■ Records from a data source
>>
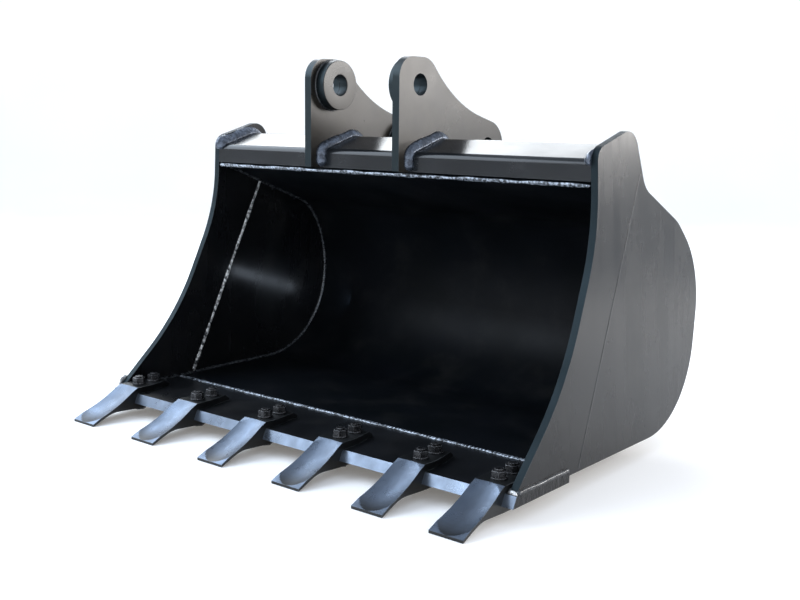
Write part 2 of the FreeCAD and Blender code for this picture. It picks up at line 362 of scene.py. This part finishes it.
def bead(run, leg, pitch=6 * MM, bulge=0.35, wander=0.12, step=1.6 * MM, across=7, ripple=0.075,
         squeeze=1.0, cap=0.0):
    """A rippled weld bead along a run, as verts and faces. Both ends taper to a rounded tip.

    A fillet fills the corner between out and up, and squeeze narrows it along out. With a cap
    height it lies over a flat joint instead, one leg wide each side.
    """
    path = resampled(run, step)
    phase = random.uniform(0, 100)
    verts, faces = [], []
    last = len(path) - 1
    travelled = 0.0
    for i, (corner, out, up) in enumerate(path):
        if i:
            travelled += (corner - path[i - 1][0]).length
        ends = min(i, last - i) * step / (1.1 * leg)
        taper = math.sqrt(max(0.0, 1 - (1 - min(1.0, ends)) ** 2)) * (1 - TIP) + TIP
        long_wave = math.sin(travelled / WANDER_LENGTHS[0] + phase)
        short_wave = math.sin(travelled / WANDER_LENGTHS[1] + phase * 2.3)
        slow = (long_wave + short_wave) / 2
        size = leg * taper * (1 + wander * slow)
        for k in range(across):
            t = k / (across - 1)
            crown = math.sin(math.pi * t)
            wave = (travelled + 0.55 * pitch * crown) / pitch + 0.12 * slow
            swell = (abs(math.sin(math.pi * wave)) - 0.5) * ripple * crown
            if cap:
                side = math.cos(math.pi * t) * size
                rise = (cap * taper + leg * swell) * crown - (SINK if k in (0, across - 1) else 0)
            else:
                angle = t * math.pi / 2
                reach = size * ((1 + bulge * crown) / (math.cos(angle) + math.sin(angle)) + swell)
                side = math.cos(angle) * reach * squeeze - (SINK if k == across - 1 else 0)
                rise = math.sin(angle) * reach - (SINK if k == 0 else 0)
            verts.append(within(corner + out * side + up * rise))
        verts.append(within(corner - (up if cap else out + up) * ROOT))
    ring = across + 1
    for i in range(last):
        for k in range(ring):
            a, b = i * ring + k, i * ring + (k + 1) % ring
            faces.append((a, b, b + ring, a + ring))
    faces.append(tuple(range(ring))[::-1])
    faces.append(tuple(last * ring + k for k in range(ring)))
    return verts, faces


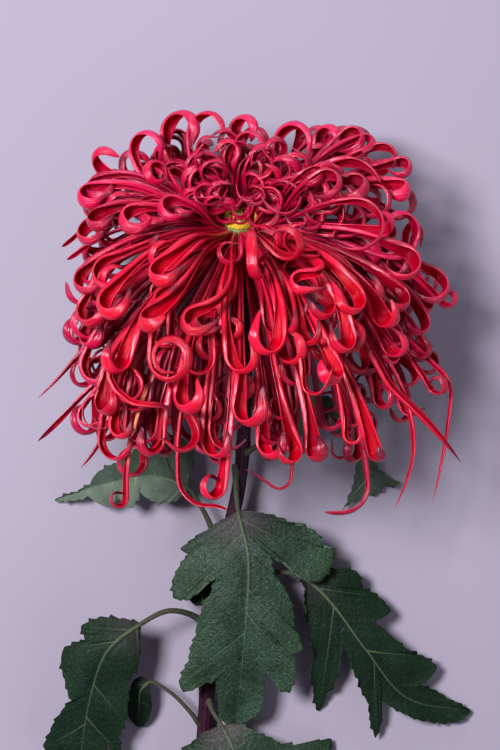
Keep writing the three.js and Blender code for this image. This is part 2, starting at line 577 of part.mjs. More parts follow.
// Each leaf: stalk from the stem to the blade and rib to the tip as [pixel x, pixel y, height]; the edge
// on the left and right of the rib, from stalk to tip, as [pixel x, pixel y]; droop, in millimetres at
// 10 mm from the rib; wave in millimetres; lean, how far its rays run forwards for each step aside.
const LEAVES = {
  leaf_front: {
    stalk: [[236, 466, 24], [236, 488, 29]],
    rib: [[238, 511, 33], [248, 556, 36], [246, 618, 34], [236, 725, 16]],
    left: [
      [227, 520], [203, 535], [180, 550], [192, 556], [180, 566], [172, 585], [174, 600], [189, 599],
      [204, 583], [220, 574], [210, 597], [201, 613], [196, 635], [189, 661], [179, 685], [183, 693],
      [204, 683], [217, 676], [219, 704], [222, 721],
    ],
    right: [
      [256, 513], [297, 526], [316, 532], [323, 549], [335, 549], [332, 566], [320, 583], [306, 582],
      [287, 563], [268, 554], [273, 575], [290, 600], [294, 630], [303, 652], [292, 656], [296, 671],
      [289, 694], [277, 683], [272, 666], [263, 664], [263, 687], [260, 712],
    ],
    droop: 0.2, wave: 1.2, lean: 1,
  },
  leaf_lower_left: {
    stalk: [[208, 632, 14], [195, 617, 20], [168, 611, 30]],
    rib: [[141, 624, 34], [109, 649, 35], [92, 690, 28], [74, 806, 4]],
    right: [
      [120, 619], [97, 619], [80, 628], [87, 641], [62, 651], [60, 662], [64, 680], [72, 700],
      [60, 714], [50, 732], [43, 750], [58, 764], [46, 782], [62, 790],
    ],
    left: [
      [140, 631], [136, 645], [138, 666], [126, 681], [127, 704], [124, 722], [118, 738], [119, 756],
      [106, 742], [102, 760], [104, 780], [90, 786],
    ],
    droop: 0.8, wave: 1.6, lean: 0.9,
  },
  leaf_lower_right: {
    stalk: [[224, 556, 18], [250, 568, 19], [274, 572, 20]],
    rib: [[299, 575, 21], [327, 598, 21], [366, 650, 18], [407, 698, 12], [470, 711, 3]],
    left: [
      [318, 575], [344, 569], [358, 573], [362, 590], [379, 598], [391, 613], [382, 619], [366, 619],
      [386, 631], [395, 640], [410, 655], [426, 659], [437, 668], [430, 678], [420, 685], [447, 699],
    ],
    right: [
      [306, 588], [312, 634], [316, 660], [315, 700], [320, 717], [327, 697], [336, 681], [339, 667],
      [341, 631], [351, 660], [358, 679], [370, 706], [377, 742], [381, 710], [380, 697], [407, 715],
      [427, 721], [458, 722],
    ],
    droop: 0.5, wave: 1.8, lean: 1.1,
  },
  leaf_upper_left: {
    stalk: [[221, 556, 19], [208, 520, 22], [197, 500, 24]],
    rib: [[187, 487, 25], [158, 476, 26], [104, 484, 16], [55, 500, 3]],
    right: [
      [190, 470], [193, 451], [180, 438], [165, 435], [158, 450], [140, 448], [120, 462], [96, 474],
      [90, 484], [78, 492],
    ],
    left: [
      [180, 497], [165, 503], [150, 500], [140, 492], [130, 508], [118, 496], [108, 507], [98, 503],
      [88, 496], [72, 500],
    ],
    droop: 0.6, wave: 1.6, lean: 0.5,
  },
  leaf_upper_right: {
    stalk: [[244, 454, 26], [254, 448, 28]],
    rib: [[268, 436, 28], [302, 404, 28], [344, 414, 20], [366, 462, 12], [372, 496, 5]],
    left: [
      [270, 414], [284, 400], [298, 384], [312, 396], [330, 398], [350, 400], [362, 424], [370, 448],
      [378, 470], [390, 480], [401, 483], [384, 486],
    ],
    right: [
      [284, 440], [304, 436], [318, 424], [334, 436], [346, 432], [354, 450], [354, 476], [348, 496],
      [341, 513], [356, 502], [364, 494],
    ],
    droop: 0.7, wave: 1.4, lean: 0.7,
  },
  leaf_bottom: {
    stalk: [[208, 700, 13], [213, 712, 17]],
    rib: [[222, 726, 20], [236, 756, 22], [250, 800, 15], [262, 862, 3]],
    right: [
      [209, 731], [191, 746], [174, 762], [180, 776], [176, 792], [184, 808], [202, 800], [222, 796],
      [210, 814], [204, 834], [216, 846], [234, 836], [246, 852],
    ],
    left: [
      [236, 724], [256, 733], [282, 746], [304, 752], [333, 745], [330, 764], [310, 778], [282, 782],
      [288, 806], [302, 832], [292, 846], [274, 842], [272, 856],
    ],
    droop: 0.6, wave: 1.4, lean: 0.3,
  },
  side_shoot: {
    stalk: [[200, 726, 11], [190, 712, 15], [170, 692, 18]],
    rib: [[150, 682, 18], [141, 690, 17], [139, 706, 12], [138, 727, 4]],
    left: [[150, 684], [150, 694], [152, 706], [149, 718], [144, 726]],
    right: [[142, 676], [134, 680], [130, 690], [128, 702], [128, 714], [132, 722]],
    droop: 0.7, wave: 0.4, lean: 0.3,
  },
  axil_leaf: {
    stalk: [[212, 616, 15], [207, 610, 18]],
    rib: [[204, 604, 19], [202, 594, 20], [205, 582, 20], [212, 568, 18]],
    left: [[196, 606], [189, 600], [190, 588], [197, 580], [202, 572]],
    right: [[210, 600], [214, 592], [212, 580]],
    droop: 0.7, wave: 0.4, lean: 0.5,
  },
};

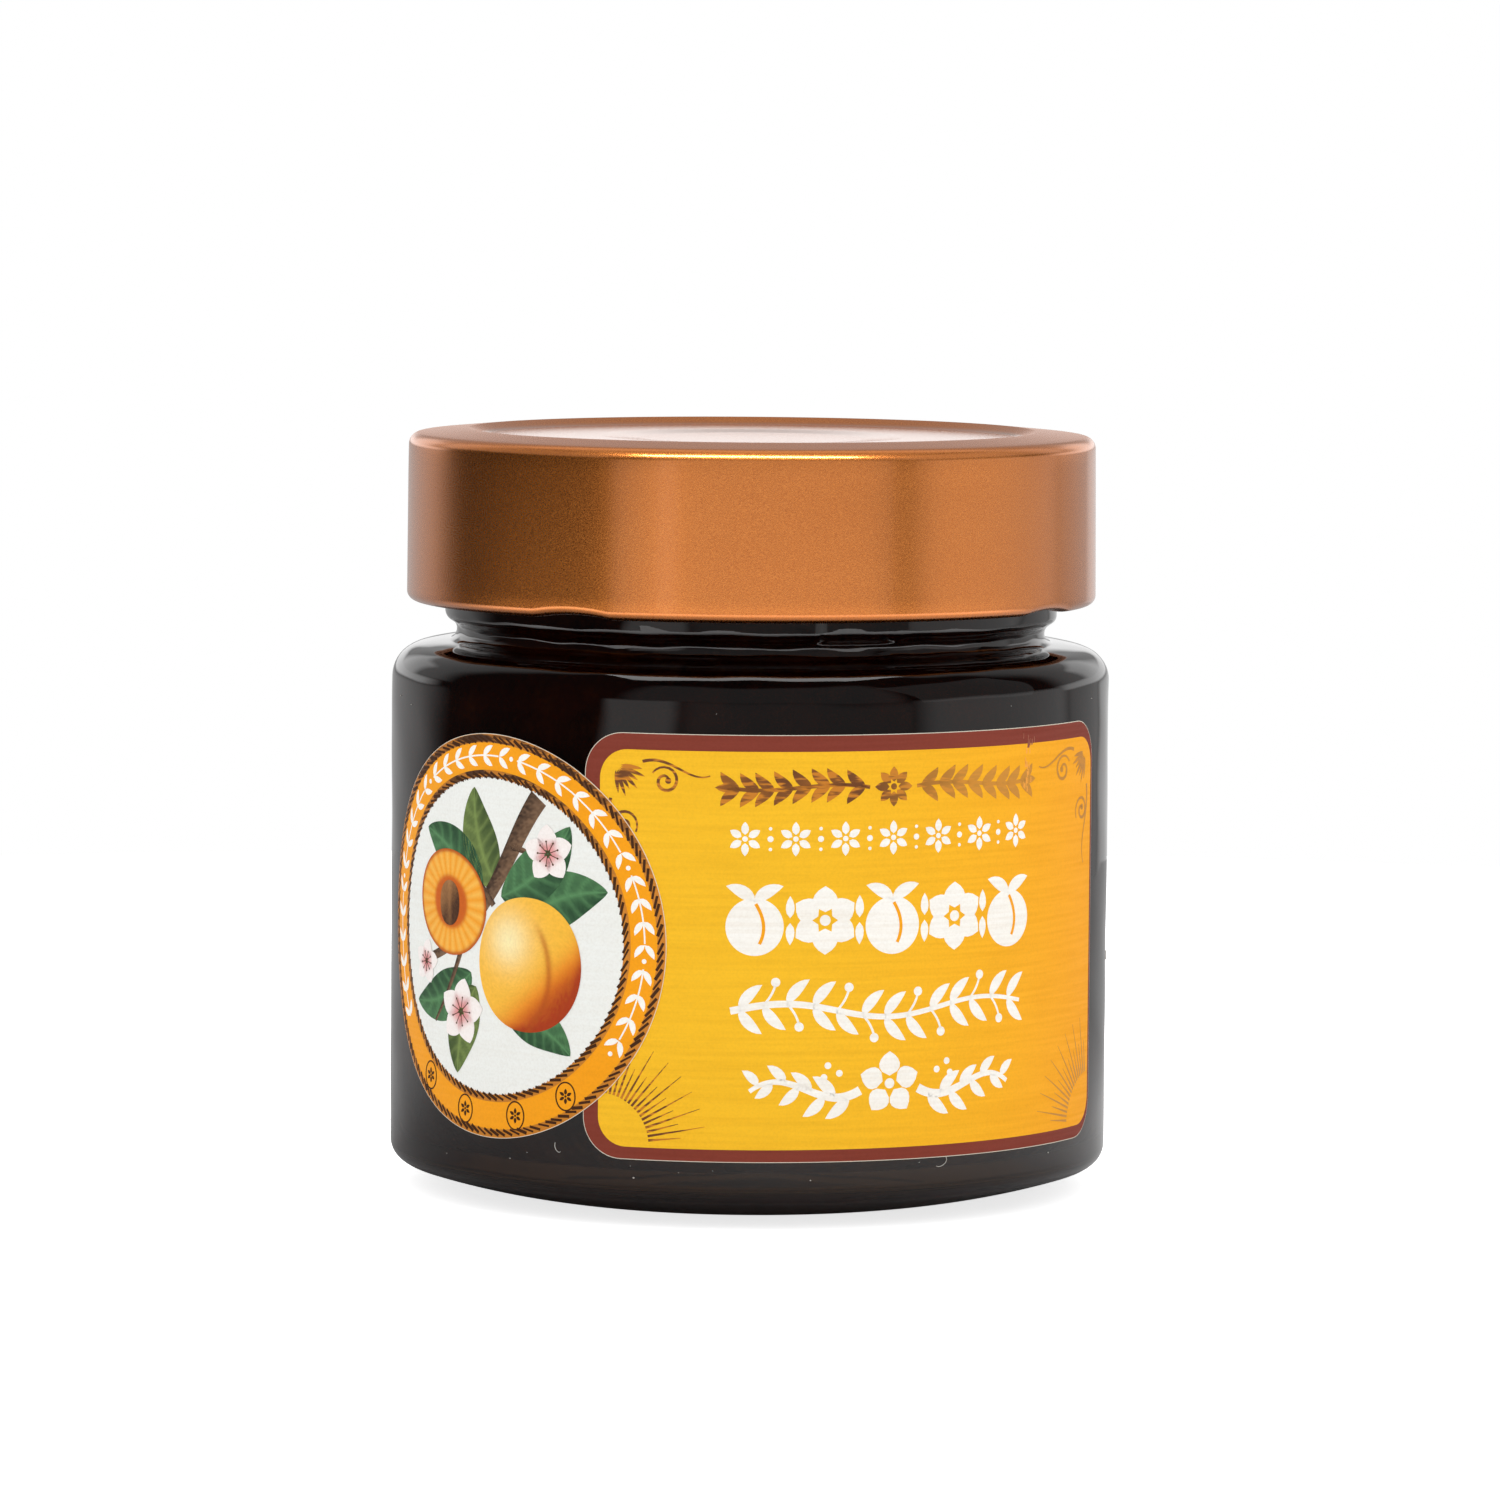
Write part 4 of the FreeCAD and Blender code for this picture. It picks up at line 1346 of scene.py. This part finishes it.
@dataclass
class FruitPicture:
    """A still life: a whole apricot, a half with its stone, leaves, a twig and blossom."""

    label: Medallion
    seed: int = 5

    def __post_init__(self) -> None:
        """Keeps a seeded source of stipple."""
        self.random = np.random.default_rng(self.seed)

    def spot(self, x: float, y: float) -> Array:
        """A place given from the medallion's middle."""
        return self.label.centre + (x, y)

    def leaf_paint(self, dark: Colour, light: Colour) -> Paint:
        """Green between dark and light, with a pale midrib and side veins that run forward."""

        def paint(t: Array, v: Array) -> Array:
            """The green at t along the leaf and v across it."""
            rib = np.exp(-((v / 0.13) ** 2))
            vein = 0.5 + 0.5 * np.cos(math.tau * (7 * t - 0.9 * np.abs(v)))
            share = 0.18 + 0.34 * ease(v, -1, 1) + 0.3 * vein**4 * (1 - rib) + 0.5 * rib
            stipple = 0.12 * (self.random.random(np.broadcast(t, v).shape) - 0.5)
            return np.clip(blend(dark, light, np.clip(share + stipple, 0, 1)), 0, 1)

        return paint

    def bark_paint(self, t: Array, v: Array) -> Array:
        """Brown bark, lighter to the left, with stipple."""
        stipple = self.random.random(np.broadcast(t, v).shape)
        return blend(linear(42, 27, 20), linear(150, 116, 88), 0.4 * ease(v, -1, 1) + 0.4 * stipple)

    def fruit_paint(self, x: Array, y: Array) -> Array:
        """Ripe skin: pale where the light falls, orange, then a red blush low on the right, with a crease."""
        lit = np.exp(-((x + 0.36) ** 2 + (y - 0.34) ** 2) / 0.16)
        shade = ease(0.62 * x - 0.74 * y, -0.15, 0.98)
        rim = ease(x * x + y * y, 0.72, 1.0)
        crease = np.exp(-(((x - 0.42 + 0.5 * (y + 0.1) ** 2) / 0.06) ** 2)) * fading(y, (0.3, 0.75))
        colour = blend(linear(250, 190, 62), linear(255, 236, 178), lit)
        colour = blend(colour, linear(232, 128, 22), ease(shade, 0.05, 0.75))
        stipple = self.random.random(np.shape(shade)) - 0.5
        blush = np.clip(ease(shade, 0.45, 1.0) + 0.4 * rim * shade + 0.3 * stipple * shade, 0, 1)
        colour = blend(colour, linear(170, 58, 16), blush)
        colour = blend(colour, linear(176, 76, 14), 0.65 * crease)
        return np.clip(colour * (1 + 0.1 * stipple[..., None]), 0, 1)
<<
■ Directions
Of the entries above, repeat exactly the lines from the line with "Write part 4" through the line with "between dark and", both of them included.

■ Correct answer
Write part 4 of the FreeCAD and Blender code for this picture. It picks up at line 1346 of scene.py. This part finishes it.
@dataclass
class FruitPicture:
    """A still life: a whole apricot, a half with its stone, leaves, a twig and blossom."""

    label: Medallion
    seed: int = 5

    def __post_init__(self) -> None:
        """Keeps a seeded source of stipple."""
        self.random = np.random.default_rng(self.seed)

    def spot(self, x: float, y: float) -> Array:
        """A place given from the medallion's middle."""
        return self.label.centre + (x, y)

    def leaf_paint(self, dark: Colour, light: Colour) -> Paint:
        """Green between dark and light, with a pale midrib and side veins that run forward."""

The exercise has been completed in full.